## [Requirement]
Restate the complete material exactly.

[start]

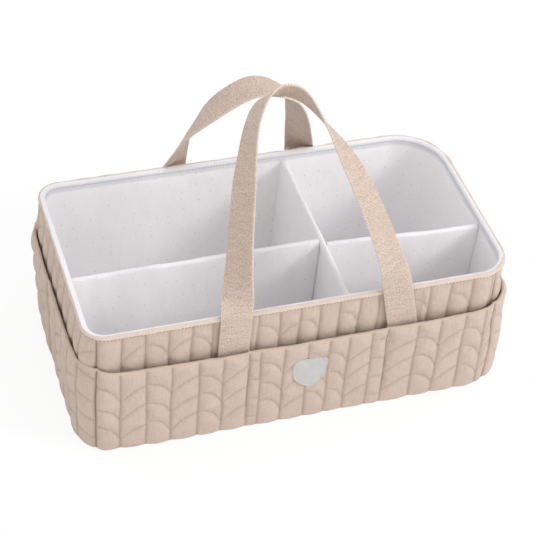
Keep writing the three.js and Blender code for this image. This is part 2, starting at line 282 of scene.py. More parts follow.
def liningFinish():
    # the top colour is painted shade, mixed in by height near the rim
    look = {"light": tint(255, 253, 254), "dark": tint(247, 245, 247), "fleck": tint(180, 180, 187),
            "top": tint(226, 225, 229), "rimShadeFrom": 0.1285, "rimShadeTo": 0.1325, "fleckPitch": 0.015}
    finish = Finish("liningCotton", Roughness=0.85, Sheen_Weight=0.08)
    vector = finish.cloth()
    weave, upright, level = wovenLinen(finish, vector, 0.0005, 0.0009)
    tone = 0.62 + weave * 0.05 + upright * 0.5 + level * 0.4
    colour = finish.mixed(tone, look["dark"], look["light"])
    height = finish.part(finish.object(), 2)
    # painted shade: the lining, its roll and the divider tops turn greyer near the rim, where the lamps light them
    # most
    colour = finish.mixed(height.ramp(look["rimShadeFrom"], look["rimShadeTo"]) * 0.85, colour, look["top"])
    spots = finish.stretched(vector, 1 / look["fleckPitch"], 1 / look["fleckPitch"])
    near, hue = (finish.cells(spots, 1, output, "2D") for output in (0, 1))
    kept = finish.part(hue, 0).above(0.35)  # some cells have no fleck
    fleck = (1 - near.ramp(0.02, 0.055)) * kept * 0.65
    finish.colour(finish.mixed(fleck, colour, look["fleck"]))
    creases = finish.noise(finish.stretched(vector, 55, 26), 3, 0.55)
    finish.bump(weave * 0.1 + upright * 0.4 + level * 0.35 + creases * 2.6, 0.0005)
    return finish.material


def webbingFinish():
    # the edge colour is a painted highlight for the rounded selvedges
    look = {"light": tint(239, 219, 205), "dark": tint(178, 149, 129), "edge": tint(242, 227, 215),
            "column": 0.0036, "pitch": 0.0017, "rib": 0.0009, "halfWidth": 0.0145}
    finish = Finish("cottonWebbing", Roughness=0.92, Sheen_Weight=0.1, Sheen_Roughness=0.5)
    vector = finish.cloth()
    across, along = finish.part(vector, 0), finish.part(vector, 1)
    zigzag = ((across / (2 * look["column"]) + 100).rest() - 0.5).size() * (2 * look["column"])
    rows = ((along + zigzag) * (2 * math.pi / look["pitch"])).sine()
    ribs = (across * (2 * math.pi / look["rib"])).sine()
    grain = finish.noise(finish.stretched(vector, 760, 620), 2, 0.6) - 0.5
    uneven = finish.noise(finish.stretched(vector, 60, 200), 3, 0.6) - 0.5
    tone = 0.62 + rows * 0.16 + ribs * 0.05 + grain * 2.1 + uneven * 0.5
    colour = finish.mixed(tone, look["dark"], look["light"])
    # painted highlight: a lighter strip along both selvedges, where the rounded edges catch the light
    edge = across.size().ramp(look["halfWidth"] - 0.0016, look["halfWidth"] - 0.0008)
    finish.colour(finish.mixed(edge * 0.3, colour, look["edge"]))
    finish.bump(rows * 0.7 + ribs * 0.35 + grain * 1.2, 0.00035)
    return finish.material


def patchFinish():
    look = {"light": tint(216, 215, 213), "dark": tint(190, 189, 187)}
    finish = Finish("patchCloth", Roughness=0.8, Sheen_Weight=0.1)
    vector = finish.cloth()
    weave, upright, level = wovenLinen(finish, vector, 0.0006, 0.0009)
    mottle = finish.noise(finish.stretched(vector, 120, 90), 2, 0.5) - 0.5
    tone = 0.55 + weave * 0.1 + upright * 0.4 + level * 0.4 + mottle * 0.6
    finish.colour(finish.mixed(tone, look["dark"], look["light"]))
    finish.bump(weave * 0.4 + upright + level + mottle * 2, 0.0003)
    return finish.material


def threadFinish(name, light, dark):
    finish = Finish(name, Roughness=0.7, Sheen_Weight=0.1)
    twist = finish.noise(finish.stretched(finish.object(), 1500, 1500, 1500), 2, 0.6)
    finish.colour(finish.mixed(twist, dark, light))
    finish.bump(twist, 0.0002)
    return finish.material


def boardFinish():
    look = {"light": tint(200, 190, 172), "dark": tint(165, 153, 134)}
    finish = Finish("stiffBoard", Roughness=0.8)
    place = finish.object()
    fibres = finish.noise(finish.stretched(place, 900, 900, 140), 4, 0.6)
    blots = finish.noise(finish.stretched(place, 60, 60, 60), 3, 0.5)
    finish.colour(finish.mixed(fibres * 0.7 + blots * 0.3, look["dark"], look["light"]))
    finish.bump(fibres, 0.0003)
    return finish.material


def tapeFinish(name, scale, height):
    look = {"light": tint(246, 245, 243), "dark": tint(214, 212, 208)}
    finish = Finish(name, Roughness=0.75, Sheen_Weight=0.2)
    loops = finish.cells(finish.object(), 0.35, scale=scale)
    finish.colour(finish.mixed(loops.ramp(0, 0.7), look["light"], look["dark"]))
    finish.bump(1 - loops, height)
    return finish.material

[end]

## [Solution for this task]
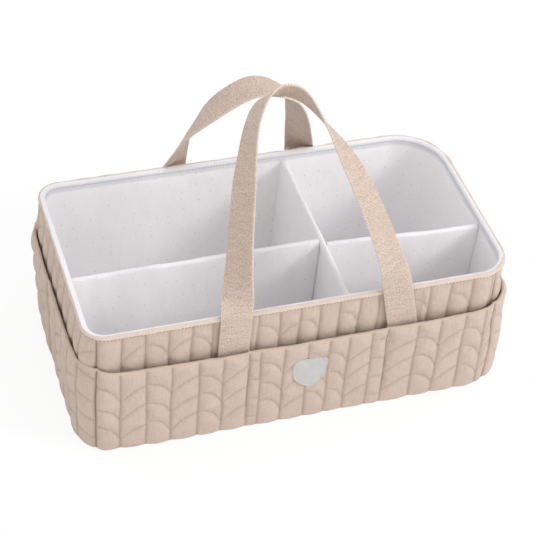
Keep writing the three.js and Blender code for this image. This is part 2, starting at line 282 of scene.py. More parts follow.
def liningFinish():
    # the top colour is painted shade, mixed in by height near the rim
    look = {"light": tint(255, 253, 254), "dark": tint(247, 245, 247), "fleck": tint(180, 180, 187),
            "top": tint(226, 225, 229), "rimShadeFrom": 0.1285, "rimShadeTo": 0.1325, "fleckPitch": 0.015}
    finish = Finish("liningCotton", Roughness=0.85, Sheen_Weight=0.08)
    vector = finish.cloth()
    weave, upright, level = wovenLinen(finish, vector, 0.0005, 0.0009)
    tone = 0.62 + weave * 0.05 + upright * 0.5 + level * 0.4
    colour = finish.mixed(tone, look["dark"], look["light"])
    height = finish.part(finish.object(), 2)
    # painted shade: the lining, its roll and the divider tops turn greyer near the rim, where the lamps light them
    # most
    colour = finish.mixed(height.ramp(look["rimShadeFrom"], look["rimShadeTo"]) * 0.85, colour, look["top"])
    spots = finish.stretched(vector, 1 / look["fleckPitch"], 1 / look["fleckPitch"])
    near, hue = (finish.cells(spots, 1, output, "2D") for output in (0, 1))
    kept = finish.part(hue, 0).above(0.35)  # some cells have no fleck
    fleck = (1 - near.ramp(0.02, 0.055)) * kept * 0.65
    finish.colour(finish.mixed(fleck, colour, look["fleck"]))
    creases = finish.noise(finish.stretched(vector, 55, 26), 3, 0.55)
    finish.bump(weave * 0.1 + upright * 0.4 + level * 0.35 + creases * 2.6, 0.0005)
    return finish.material


def webbingFinish():
    # the edge colour is a painted highlight for the rounded selvedges
    look = {"light": tint(239, 219, 205), "dark": tint(178, 149, 129), "edge": tint(242, 227, 215),
            "column": 0.0036, "pitch": 0.0017, "rib": 0.0009, "halfWidth": 0.0145}
    finish = Finish("cottonWebbing", Roughness=0.92, Sheen_Weight=0.1, Sheen_Roughness=0.5)
    vector = finish.cloth()
    across, along = finish.part(vector, 0), finish.part(vector, 1)
    zigzag = ((across / (2 * look["column"]) + 100).rest() - 0.5).size() * (2 * look["column"])
    rows = ((along + zigzag) * (2 * math.pi / look["pitch"])).sine()
    ribs = (across * (2 * math.pi / look["rib"])).sine()
    grain = finish.noise(finish.stretched(vector, 760, 620), 2, 0.6) - 0.5
    uneven = finish.noise(finish.stretched(vector, 60, 200), 3, 0.6) - 0.5
    tone = 0.62 + rows * 0.16 + ribs * 0.05 + grain * 2.1 + uneven * 0.5
    colour = finish.mixed(tone, look["dark"], look["light"])
    # painted highlight: a lighter strip along both selvedges, where the rounded edges catch the light
    edge = across.size().ramp(look["halfWidth"] - 0.0016, look["halfWidth"] - 0.0008)
    finish.colour(finish.mixed(edge * 0.3, colour, look["edge"]))
    finish.bump(rows * 0.7 + ribs * 0.35 + grain * 1.2, 0.00035)
    return finish.material


def patchFinish():
    look = {"light": tint(216, 215, 213), "dark": tint(190, 189, 187)}
    finish = Finish("patchCloth", Roughness=0.8, Sheen_Weight=0.1)
    vector = finish.cloth()
    weave, upright, level = wovenLinen(finish, vector, 0.0006, 0.0009)
    mottle = finish.noise(finish.stretched(vector, 120, 90), 2, 0.5) - 0.5
    tone = 0.55 + weave * 0.1 + upright * 0.4 + level * 0.4 + mottle * 0.6
    finish.colour(finish.mixed(tone, look["dark"], look["light"]))
    finish.bump(weave * 0.4 + upright + level + mottle * 2, 0.0003)
    return finish.material


def threadFinish(name, light, dark):
    finish = Finish(name, Roughness=0.7, Sheen_Weight=0.1)
    twist = finish.noise(finish.stretched(finish.object(), 1500, 1500, 1500), 2, 0.6)
    finish.colour(finish.mixed(twist, dark, light))
    finish.bump(twist, 0.0002)
    return finish.material


def boardFinish():
    look = {"light": tint(200, 190, 172), "dark": tint(165, 153, 134)}
    finish = Finish("stiffBoard", Roughness=0.8)
    place = finish.object()
    fibres = finish.noise(finish.stretched(place, 900, 900, 140), 4, 0.6)
    blots = finish.noise(finish.stretched(place, 60, 60, 60), 3, 0.5)
    finish.colour(finish.mixed(fibres * 0.7 + blots * 0.3, look["dark"], look["light"]))
    finish.bump(fibres, 0.0003)
    return finish.material


def tapeFinish(name, scale, height):
    look = {"light": tint(246, 245, 243), "dark": tint(214, 212, 208)}
    finish = Finish(name, Roughness=0.75, Sheen_Weight=0.2)
    loops = finish.cells(finish.object(), 0.35, scale=scale)
    finish.colour(finish.mixed(loops.ramp(0, 0.7), look["light"], look["dark"]))
    finish.bump(1 - loops, height)
    return finish.material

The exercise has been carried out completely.